Elmo Hope took incredibly fast runs playing with a light touch; the equipment on his last date couldn’t quite cope with them (the piano sounds out of tune but wasn’t). Hewitt’s more beetling runs suggest knowledge of Hope but with a more ringing sound: it’s as if he had combined what Hope developed, perhaps through association with Powell, with the more biting attack of Powell. The result is precisely Hewitt.

George Wallington’s solo recording “Just One of Those Things” was the vehicle for one bebop piano masterpiece. On his trio performance here Hewitt sounds like a member of the Powell and Hope generation who lived on to hear later extensions of jazz piano and incorporate them without leaving home ground. Actually the opener, “On Green Dolphin Street”, finds him extending harmonies to the verge of sounding like Sun Ra, when that yet older player approximated to bebop on piano.

The ballad opening of “The Nearness of You” would be a nice intro for a mainstream tenorist, but soon enough Hewitt is extending the emotional range — with sensitive assistance from a beautiful bassist — and going out on harmonic limbs reminiscent of Monk’s harmonic preoccupations. Hewitt moves through these and out again, after a fond reminiscence. He comes out of a virtuoso pianism. On “Nearness”, Ari Roland’s bowed bass solo is fine enough, but Hewitt is resourceful in accompaniment with no impression of trying to be clever. He does the simple thing where that’s apt.

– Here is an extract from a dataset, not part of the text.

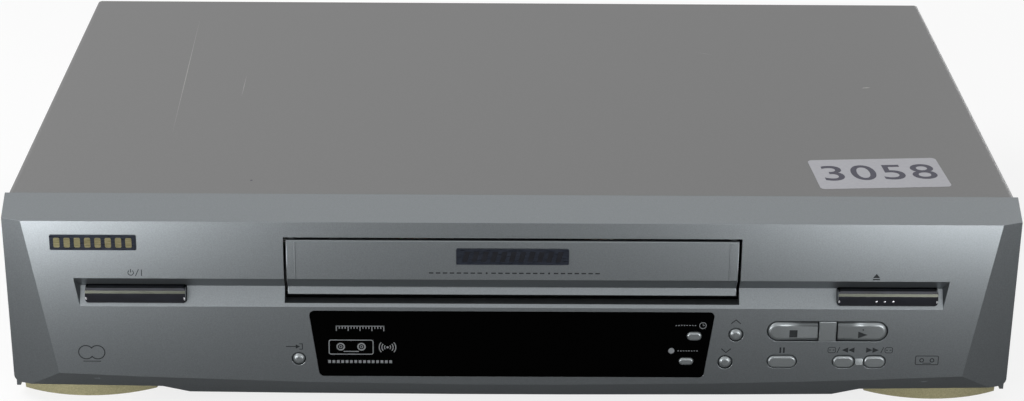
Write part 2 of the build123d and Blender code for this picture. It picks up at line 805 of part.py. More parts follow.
with BuildPart() as display_tube:
    span((-display_half, display_half), (y_at(board_depth - display_thickness), y_at(board_depth)),
         (display_low_z, display_top_z))
    fillet(display_tube.edges().filter_by(Axis.X), display_thickness / 6)
finish(display_tube.part, "display_tube")

# ---------------------------------------------------------------- cover, pan, feet, rear panel
side_screw_ys = [y_at(depth) for depth in side_screw_depths]
rear_screw_z = height - rear_lip / 2 - cover_sheet / 2
rear_screw_xs = (-rear_screw_x, 0.0, rear_screw_x)
with BuildPart() as top_cover:
    with BuildSketch(Plane(origin=(0, seam_y, 0), x_dir=(1, 0, 0), z_dir=(0, -1, 0))) as section:
        with Locations((0, (height + foot_notch_z) / 2)):
            Rectangle(2 * cover_half, height - foot_notch_z)
        fillet(section.vertices().group_by(Axis.Z)[-1], cover_radius)
        with Locations((0, (cover_under_z - wall) / 2)):
            Rectangle(2 * cover_inner_half, cover_under_z + wall, mode=Mode.SUBTRACT)
    extrude(amount=-(rear_y - seam_y))
    span((-cover_inner_half, cover_inner_half), (rear_y - cover_sheet, rear_y),
         (height - rear_lip, cover_under_z + cover_sheet / 2))
    for y in side_screw_ys:
        rod((-half_width, y, side_screw_z), (1, 0, 0), screw_radius + key_gap, width,
            mode=Mode.SUBTRACT)
    for x in rear_screw_xs:
        rod((x, rear_y - 2 * cover_sheet, rear_screw_z), (0, 1, 0), screw_radius + key_gap,
            4 * cover_sheet, mode=Mode.SUBTRACT)
finish(top_cover.part, "top_cover")

deck_posts = [(side * (deck_half - deck_post_inset), y_at(depth))
              for side in (-1, 1)
              for depth in (deck_front_depth + deck_post_inset, deck_back_depth - deck_post_inset)]
board_left = -deck_half
board_right = pan_half - board_edge_gap
board_front_y = y_at(deck_front_depth)
board_back_y = panel_y - board_edge_gap
power_left = -pan_half + board_edge_gap
power_right = power_left + power_board_width
standoffs = [(x, y)
             for x in (board_left + standoff_height, board_right - standoff_height,
                       power_left + standoff_height, power_right - standoff_height)
             for y in (board_front_y + standoff_height, board_back_y - standoff_height)]
pan_back_y = panel_y + panel_sheet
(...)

The notes suggest that the presence of Louis Hayes on drums stimulated Hewitt to play a bebop repertoire with not only “A Night in Tunisia” but “Manteca”. Hewitt was the sort of piano master who, rather than preparing a program in advance, picked up on items of a big repertoire as a means of saying what he had to on a particular evening.

“Manteca” tackles the business of performing what began as a high-powered Dizzy Gillespie big band number by expressing the theme in passages fragmented from the original whole — and expanding on these by way of ingenious quick-fingered long phrases and brittle-sounding runs. He keeps the listener’s attention by a sometimes slightly disconcerting rejection of the reasonably expected — avoiding not only the predictable. “Manteca” settles into mid-tempo and Roland takes a bowed solo which allows Hewitt — a longtime admiring partner — exposition of brief very melodic phrases. Hayes takes a drum solo logically consistent with the highly rhythmic conception which “Manteca” always was.

On “Night in Tunisia”, on the other hand, Hewitt applies his complex harmonic extensions to achieve a big sound remarkably full in rhythmic implications. He seems on the verge of moving into different jazz piano, but uses the accumulated tension in the cause of a very broad and direct booting drive.

Roland skips along to allow Hewitt a more meditative broad expansion in the statement of Bob Haggart’s ballad vehicle “What’s New”. Whereupon the pianist moves into his characteristic generation of irregularly accented sustained but still fragmented lines. The result sounds very different from Errol Garner, making very unusual use of space while achieving, or weaving, the kind of almost symphonic spread across the whole keyboard which maybe only Garner was able to achieve without rhythmic deadening or an unwanted stasis.

“I’ll Remember April” had some remarkable treatments from Powell, with whom Hewitt still can’t be compared. Setting up a strongly explicit rhythmic pattern, Hayes shifts the balance of the trio and Hewitt’s less interesting than elsewhere. He’s less directly inventive, except in trying to prevent a steady reminiscence of familiar phrases from developing in any too obvious way. He has gone on too long, and with too many reminiscences of Powell — an excessively introverted subtlety — before Roland’s bowed bass has a further workout, just as it has on “You Stepped Out of a Dream”, with more nice work from Hewitt in support. A bout of Hayes on brushes prefaces Hewitt’s sensitive full chording as the bassist walks things to a close. More could have been made of this, but nothing could be more apt than to conclude a posthumously issued CD with a good new idea somebody able enough could still do something with. It might even be the seed of a future arrangement.

Hewitt on this showing would seem to have been notable less for consistency than really extended spells of inspiration and ideas of extraordinary freshness. It’s as well to recognize the occasional longueur (on what without it would still be an hour-long CD) even though there’s presumably never going to be an enormous discography even with whatever Smalls still has on tape of his belated recording career. Hewitt’s the more welcome when the young piano master Ethan Iverson is thought worth being quoted on his own resolve to find a way which avoids latter day orthodoxies tied to Evans/Jarrett/Tyner. That still all too narrowly current range of approach to the acoustic keyboard is enormously more widely represented on disc than the sorts of things to be associated with Hewitt, who didn’t find an easy but a musically very rewarding way.

Readers are anyway commended to look up Luke Kaven’s liner note, easily available online. He promises further explication of quite why this set, from Hewitt’s final studio date, April 10, 2002, is protest against and challenge to a maintenance of publicity, marketing, and recording norms all too justly blameable for Hewitt’s never being able to hold a copy of any issued recording of his playing in his own now stilled hands.